Capacitors block DC from your source and load. A 10 µF non‑polarized film cap on the input and a 22 µF cap on the output keep the signal clean while preserving low‑frequency response down to about 20 Hz.

Step‑by‑Step Build

1. Gather parts

• OPA2134 (or TL072)
• 10 kΩ log potentiometer (audio taper)
• 1 kΩ metal film resistor
• 10 µF and 22 µF film capacitors
• Dual‑rail supply (±15 V) or 12 V battery + virtual ground
• Breadboard or perfboard, hookup wire, enclosure

2. Sketch the schematic

Draw a non‑inverting amplifier: input goes through the 10 µF cap to the non‑inverting (+) pin. The feedback loop runs from the output, through the log pot, then through the 1 kΩ resistor back to the inverting (‑) pin.

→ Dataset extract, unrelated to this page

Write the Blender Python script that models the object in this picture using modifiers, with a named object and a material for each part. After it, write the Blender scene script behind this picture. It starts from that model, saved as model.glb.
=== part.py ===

Ground the other end of the pot. This simple layout gives you a gain range of about 1 × to ≈ 20 ×, depending on pot position.

3. Assemble on a breadboard

Place the op‑amp in the center. Connect the power pins first: +V to the positive rail, –V to the negative rail (or virtual ground). Add the bypass capacitors (0.1 µF) close to the supply pins – they keep high‑frequency noise out.

Next, wire the input cap, the resistor, and the pot as per the schematic. Keep the feedback loop short; long wires add stray capacitance that can cause oscillation.

4. Test the bias

Before plugging in any audio, power the circuit and measure the voltage at the op‑amp’s output with a multimeter. It should sit near 0 V (or the virtual ground voltage). If you see a large offset, double‑check the power connections and the orientation of the op‑amp.

5. Apply a test tone

Use a phone or a tone generator to feed a 1 kHz sine wave into the input. Watch the output on an oscilloscope or a cheap USB audio interface. Turn the pot slowly – you should see the amplitude rise smoothly without clipping. If the waveform distorts early, lower the supply voltage or add a small series resistor (≈ 47 Ω) to the output.

6. Fine‑tune the gain range

If you need more headroom, swap the 1 kΩ resistor for a 470 Ω value; this raises the maximum gain. Conversely, a larger resistor reduces the top end, making the knob feel more “musical” for delicate sources like a condenser mic.

7. Mount and shield

Once the performance checks out, solder the circuit onto a perfboard. Enclose it in a metal project box; ground the box to the circuit ground to shield against RF interference. Add a 3.5 mm input jack, a 1/4″ output jack, and a sturdy knob for the pot.

Testing and Tweaking

After you’ve built the final version, record a few tracks – a vocal, an acoustic guitar, and a drum loop. Compare the noise floor with the gain set low versus high. You’ll notice that the low‑gain setting keeps the hiss below –90 dB, while the high‑gain setting still stays clean enough for most mixes.

If you hear a faint “whoosh” when you move the knob, that’s the pot’s wiper resistance changing and causing a tiny voltage step. A simple fix is to add a 10 kΩ resistor in parallel with the pot; it smooths the transition without sacrificing range.

Finally, label the knob with a small graphic (e.g., “‑” to “+”) so you can quickly set the gain during a session. A quick glance and you’ll know whether you’re in “mic‑level” or “line‑level” mode.

Building a variable gain amplifier may sound like a lot of work, but each step reinforces a core principle of audio engineering: control the signal before you record it. With this DIY VGA in your toolkit, you’ll spend less time fighting noise and more time shaping the sound you love.